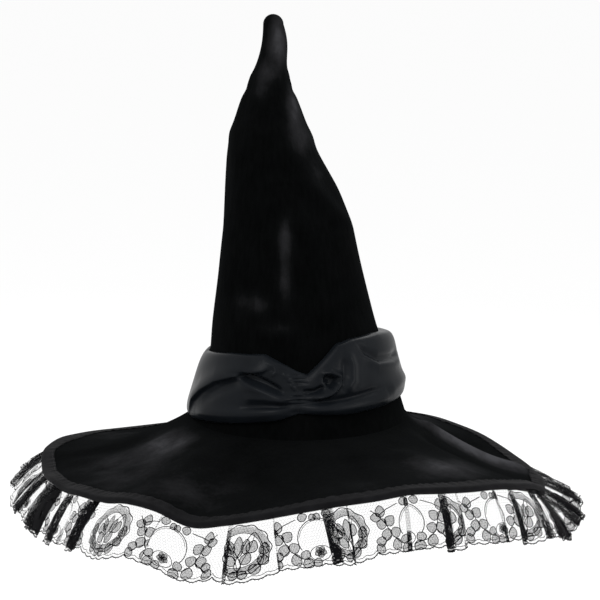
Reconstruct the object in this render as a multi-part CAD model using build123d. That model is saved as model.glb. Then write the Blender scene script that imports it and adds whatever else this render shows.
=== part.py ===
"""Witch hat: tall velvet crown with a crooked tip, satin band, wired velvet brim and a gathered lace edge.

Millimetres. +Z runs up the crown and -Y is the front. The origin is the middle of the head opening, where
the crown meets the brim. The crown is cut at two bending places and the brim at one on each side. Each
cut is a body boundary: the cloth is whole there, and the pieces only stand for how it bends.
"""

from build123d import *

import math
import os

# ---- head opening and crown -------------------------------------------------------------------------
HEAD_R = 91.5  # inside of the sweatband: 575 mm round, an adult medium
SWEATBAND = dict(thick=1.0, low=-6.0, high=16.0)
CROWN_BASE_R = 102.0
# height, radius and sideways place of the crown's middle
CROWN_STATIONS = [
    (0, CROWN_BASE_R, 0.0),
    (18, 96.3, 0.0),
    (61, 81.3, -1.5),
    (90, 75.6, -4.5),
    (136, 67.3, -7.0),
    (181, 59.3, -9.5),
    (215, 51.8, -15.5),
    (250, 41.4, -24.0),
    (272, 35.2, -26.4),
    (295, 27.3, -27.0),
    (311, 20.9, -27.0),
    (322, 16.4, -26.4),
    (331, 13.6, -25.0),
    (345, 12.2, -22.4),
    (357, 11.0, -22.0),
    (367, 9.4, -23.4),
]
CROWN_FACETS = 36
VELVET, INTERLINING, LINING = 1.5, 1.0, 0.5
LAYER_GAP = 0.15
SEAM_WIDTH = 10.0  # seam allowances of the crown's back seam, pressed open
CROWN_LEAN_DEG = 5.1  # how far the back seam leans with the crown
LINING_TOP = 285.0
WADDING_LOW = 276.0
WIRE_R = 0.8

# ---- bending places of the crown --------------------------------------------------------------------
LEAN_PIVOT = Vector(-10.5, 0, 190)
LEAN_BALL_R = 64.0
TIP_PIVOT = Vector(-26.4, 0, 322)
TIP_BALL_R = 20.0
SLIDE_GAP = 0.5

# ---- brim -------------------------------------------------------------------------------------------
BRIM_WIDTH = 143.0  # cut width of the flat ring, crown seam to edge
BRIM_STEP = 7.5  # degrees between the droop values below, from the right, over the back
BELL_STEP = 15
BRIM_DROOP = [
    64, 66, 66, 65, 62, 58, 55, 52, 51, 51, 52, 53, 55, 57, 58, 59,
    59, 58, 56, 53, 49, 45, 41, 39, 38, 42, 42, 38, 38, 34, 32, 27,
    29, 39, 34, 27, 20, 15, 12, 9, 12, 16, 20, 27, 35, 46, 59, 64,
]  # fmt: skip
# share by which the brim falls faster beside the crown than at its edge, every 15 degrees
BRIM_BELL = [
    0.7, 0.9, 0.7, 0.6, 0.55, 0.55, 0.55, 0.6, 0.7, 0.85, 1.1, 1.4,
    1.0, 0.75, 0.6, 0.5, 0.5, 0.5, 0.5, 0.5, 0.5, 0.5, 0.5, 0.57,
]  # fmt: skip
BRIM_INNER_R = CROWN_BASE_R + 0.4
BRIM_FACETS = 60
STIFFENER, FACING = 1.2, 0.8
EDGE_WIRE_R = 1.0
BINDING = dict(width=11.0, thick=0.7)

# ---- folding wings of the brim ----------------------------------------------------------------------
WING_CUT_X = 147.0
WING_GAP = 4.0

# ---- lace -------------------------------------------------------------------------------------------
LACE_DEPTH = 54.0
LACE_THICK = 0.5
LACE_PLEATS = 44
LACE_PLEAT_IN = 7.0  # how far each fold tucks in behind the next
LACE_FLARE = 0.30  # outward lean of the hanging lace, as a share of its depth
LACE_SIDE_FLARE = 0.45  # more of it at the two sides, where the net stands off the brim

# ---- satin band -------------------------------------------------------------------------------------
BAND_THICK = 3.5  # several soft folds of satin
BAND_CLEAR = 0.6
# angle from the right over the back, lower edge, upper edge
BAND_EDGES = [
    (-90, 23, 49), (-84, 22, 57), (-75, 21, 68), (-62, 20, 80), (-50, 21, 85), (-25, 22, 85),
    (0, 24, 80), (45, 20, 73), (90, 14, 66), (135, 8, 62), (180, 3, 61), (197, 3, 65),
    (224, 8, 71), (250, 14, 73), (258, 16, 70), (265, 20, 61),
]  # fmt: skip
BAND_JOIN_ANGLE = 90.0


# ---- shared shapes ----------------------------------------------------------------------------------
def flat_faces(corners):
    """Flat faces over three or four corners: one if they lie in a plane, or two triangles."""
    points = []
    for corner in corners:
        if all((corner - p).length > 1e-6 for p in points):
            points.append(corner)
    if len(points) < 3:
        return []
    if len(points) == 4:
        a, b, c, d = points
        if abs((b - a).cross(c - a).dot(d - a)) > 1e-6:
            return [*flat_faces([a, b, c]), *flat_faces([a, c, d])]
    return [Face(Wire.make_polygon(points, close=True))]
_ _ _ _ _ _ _
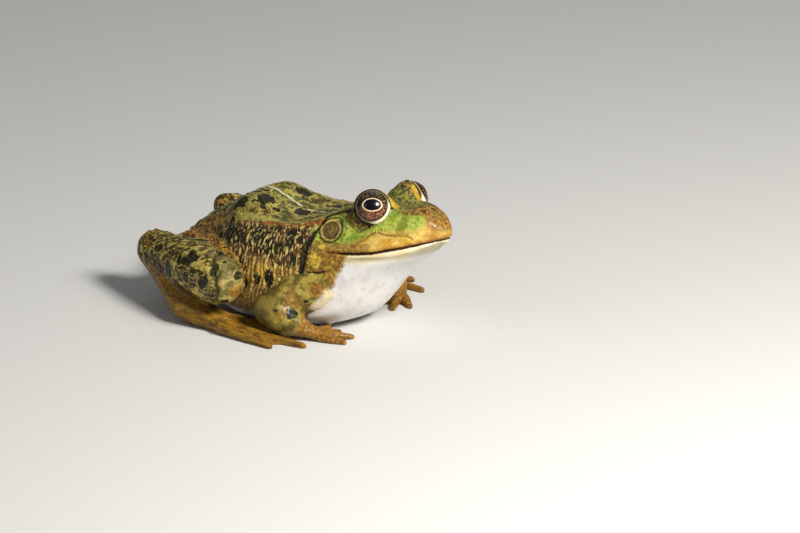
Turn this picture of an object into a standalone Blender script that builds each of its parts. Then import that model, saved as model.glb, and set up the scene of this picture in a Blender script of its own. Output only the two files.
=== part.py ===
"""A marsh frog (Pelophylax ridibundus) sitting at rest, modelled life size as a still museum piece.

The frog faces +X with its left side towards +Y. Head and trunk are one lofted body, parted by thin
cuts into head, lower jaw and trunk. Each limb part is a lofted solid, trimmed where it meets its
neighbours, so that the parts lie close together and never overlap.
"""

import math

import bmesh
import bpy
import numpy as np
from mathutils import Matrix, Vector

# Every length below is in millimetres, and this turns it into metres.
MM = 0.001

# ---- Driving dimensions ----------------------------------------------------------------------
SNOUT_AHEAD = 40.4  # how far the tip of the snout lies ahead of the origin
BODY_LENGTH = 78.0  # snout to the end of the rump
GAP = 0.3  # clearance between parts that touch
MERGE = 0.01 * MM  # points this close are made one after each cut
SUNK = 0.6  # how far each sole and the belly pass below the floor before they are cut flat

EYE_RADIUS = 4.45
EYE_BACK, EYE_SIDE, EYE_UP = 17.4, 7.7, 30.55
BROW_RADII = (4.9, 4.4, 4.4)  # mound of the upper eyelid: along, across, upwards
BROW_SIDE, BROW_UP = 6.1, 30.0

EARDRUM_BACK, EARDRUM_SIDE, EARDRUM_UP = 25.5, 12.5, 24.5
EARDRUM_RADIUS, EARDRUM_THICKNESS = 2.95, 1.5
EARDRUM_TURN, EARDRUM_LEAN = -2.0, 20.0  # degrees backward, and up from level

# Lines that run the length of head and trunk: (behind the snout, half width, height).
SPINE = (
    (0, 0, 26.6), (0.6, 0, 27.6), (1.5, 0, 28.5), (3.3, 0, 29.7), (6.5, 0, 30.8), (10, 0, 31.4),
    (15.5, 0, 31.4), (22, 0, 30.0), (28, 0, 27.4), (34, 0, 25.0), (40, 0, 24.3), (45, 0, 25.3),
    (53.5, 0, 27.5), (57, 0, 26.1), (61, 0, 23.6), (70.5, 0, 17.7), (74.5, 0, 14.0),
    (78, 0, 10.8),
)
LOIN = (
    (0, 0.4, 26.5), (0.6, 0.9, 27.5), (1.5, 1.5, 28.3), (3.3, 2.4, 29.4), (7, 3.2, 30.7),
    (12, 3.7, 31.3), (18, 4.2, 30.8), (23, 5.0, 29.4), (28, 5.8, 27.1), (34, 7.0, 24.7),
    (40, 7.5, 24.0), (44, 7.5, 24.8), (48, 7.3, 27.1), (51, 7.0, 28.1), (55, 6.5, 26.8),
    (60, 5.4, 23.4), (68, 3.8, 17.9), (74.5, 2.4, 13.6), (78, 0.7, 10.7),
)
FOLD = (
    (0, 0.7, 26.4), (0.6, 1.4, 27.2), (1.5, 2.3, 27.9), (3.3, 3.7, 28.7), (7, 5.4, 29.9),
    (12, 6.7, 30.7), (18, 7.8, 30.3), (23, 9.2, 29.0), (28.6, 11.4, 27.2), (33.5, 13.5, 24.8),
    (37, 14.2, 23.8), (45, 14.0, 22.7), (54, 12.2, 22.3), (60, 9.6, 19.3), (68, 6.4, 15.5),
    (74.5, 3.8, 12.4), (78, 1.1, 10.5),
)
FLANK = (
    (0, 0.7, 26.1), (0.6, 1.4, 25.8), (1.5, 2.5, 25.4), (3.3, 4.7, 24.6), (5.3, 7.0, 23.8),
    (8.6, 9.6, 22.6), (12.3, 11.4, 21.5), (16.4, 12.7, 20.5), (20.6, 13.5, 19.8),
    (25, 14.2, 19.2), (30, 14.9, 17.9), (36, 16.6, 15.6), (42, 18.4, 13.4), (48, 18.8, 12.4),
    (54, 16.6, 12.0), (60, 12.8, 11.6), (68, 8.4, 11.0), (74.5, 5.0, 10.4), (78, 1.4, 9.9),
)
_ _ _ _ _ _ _
== SHORT TASK ==
Give the count of lines containing "script", with no added text.

== TASK ANSWER ==
2